The mascara I dripped over the sheets reminded me of the stain I had left on his T-shirt in his coffin. I still have such vivid images of that. The coldness of his hands. The bristles as I kissed his lips for the last time. The smell of his Forever aftershave.
I wiped my eyes. Blew my nose and then just carried on. I emptied his car of things such as his Sat Nav and smiled at the 'fun' we'd had the night in Bradford a few weeks before he died when it kept telling us to turn left - but there were roadworks. He'd received a fine for 'being in a bus lane' that arrived a day or two after he died! I also found his Paolo Nutini CD which he loved. He would sing this to me, especially on 'roof down, shades on' days.
We did grow together.
I reoganised a couple of cupboards between his and my things to make it easier for 'the list'. Perhaps I needed some physical exertion. The PC and the mound of emails is still a challenge and one I will get to. But for now the tidying continues.

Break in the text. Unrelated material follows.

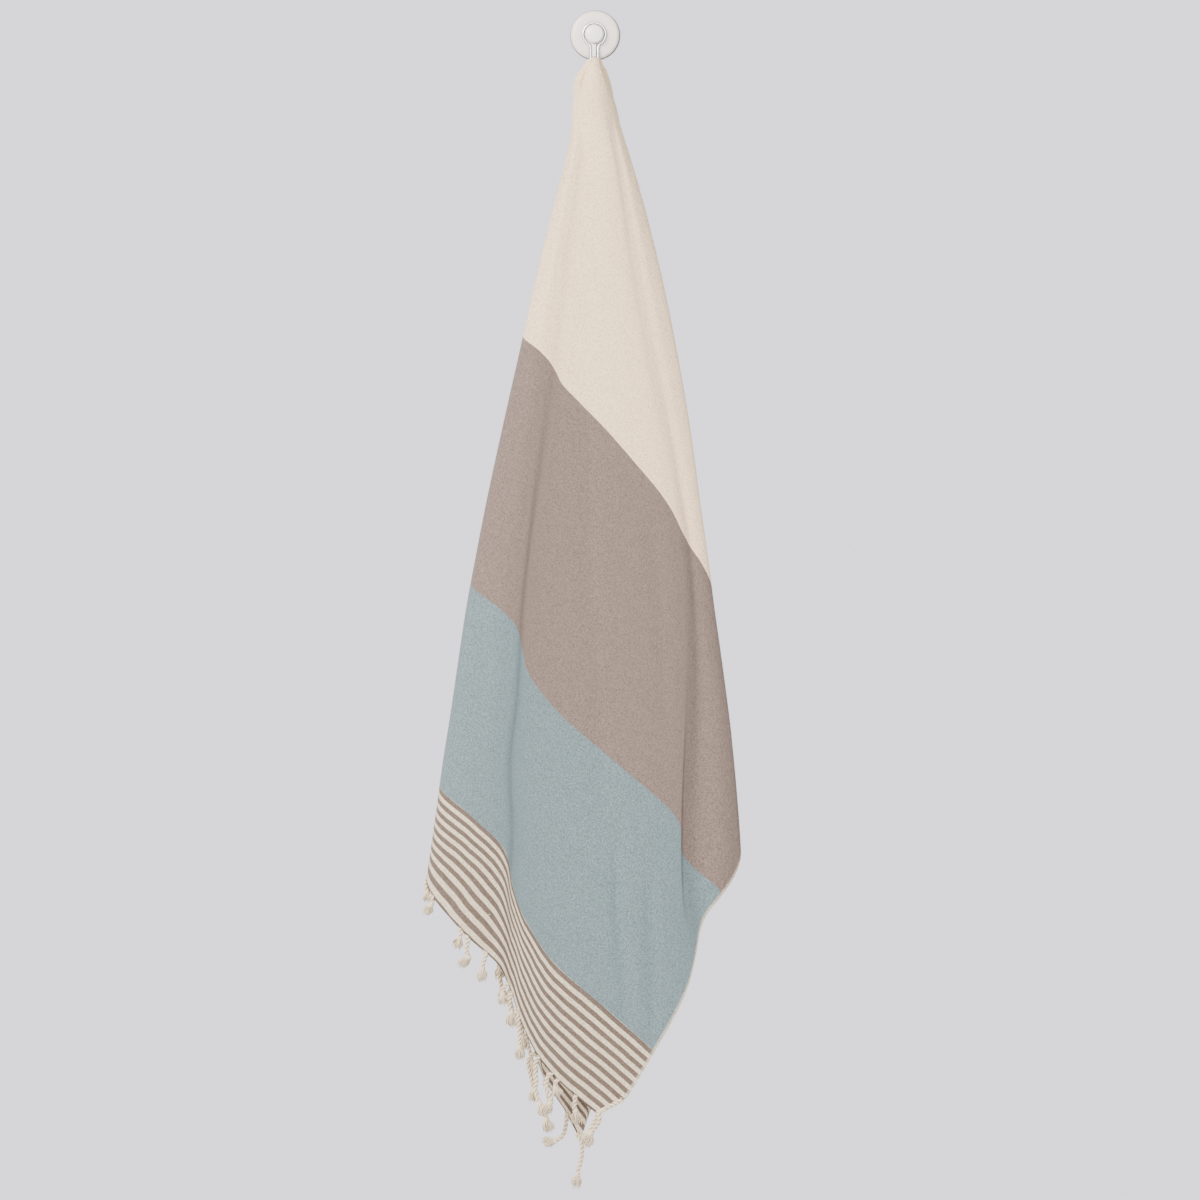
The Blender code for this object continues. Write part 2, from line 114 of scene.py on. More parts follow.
# At each mm from the tip: the two sides' lean in degrees, and the depth before and behind the tip.
outline = np.array((
    (7, -66, 66, 6.7, 6.7),
    (14, -49, 47, 12, 12),
    (30, -43, 34, 17, 18),
    (50, -26, 25, 22, 21),
    (80, -17, 20.4, 26, 24),
    (115, -14.9, 19.6, 29, 26),
    (200, -14.6, 17.9, 33, 27),
    (330, -13.8, 15.7, 38, 28),
    (500, -13.35, 13.35, 42, 28),
    (620, -12.85, 12.25, 44, 28),
    (750, -12.0, 11.4, 46, 28),
    (950, -11.25, 9.75, 50, 28),
    (1200, -10.9, 9.7, 52, 28),
), float)


def turnAt(bearing):  # degrees that the hung cloth turns for a bearing of the flat cloth
    up, across = math.sin(bearing), math.cos(bearing)
    up, lean = up * math.cos(towel["shear"]), up * math.sin(towel["shear"])
    return math.degrees(math.atan2(up, across + lean))


hungDown = towel["length"] - hungUp
flapWidth = towel["width"] - hungAcross
edgeTurn = turnAt(math.pi / 2)
frontCorner = turnAt(math.atan2(hungUp, hungAcross))
frontFlap = turnAt(math.atan2(hungUp, flapWidth))
rearCorner = -turnAt(math.atan2(hungDown, hungAcross))
rearFlap = -turnAt(math.atan2(hungDown, flapWidth))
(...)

I rang Lynn to see if she would pop round as I had found a couple of 'family' photos she would like. I even put a meal in the oven and ate it in front of her! Food really does have taste after all.
I had found some 'keepsakes' today and some diary notes Clive had made when we were first becoming more than just friends. He'd said he wanted to share 'humour, adventure and mischief' with me!
That was another goal he achieved in his life! We had all three on a regular basis. For that I am truly thankful.
To round the day off Dominic phoned me in a bright and chatty mood, to check if I was okay. That has me beaming now from ear to ear.
So what have I learnt today?
- That an up has to follow a down
- That when you don't feel like doing anything, do something - the rest will follow
- That food does have different flavours
- That my story from yesterday is true -
"Therefore do not worry about tomorrow, for tomorrow will worry about itself. Each day has enough trouble of its own." After all today is the tomorrow you worried about yesterday.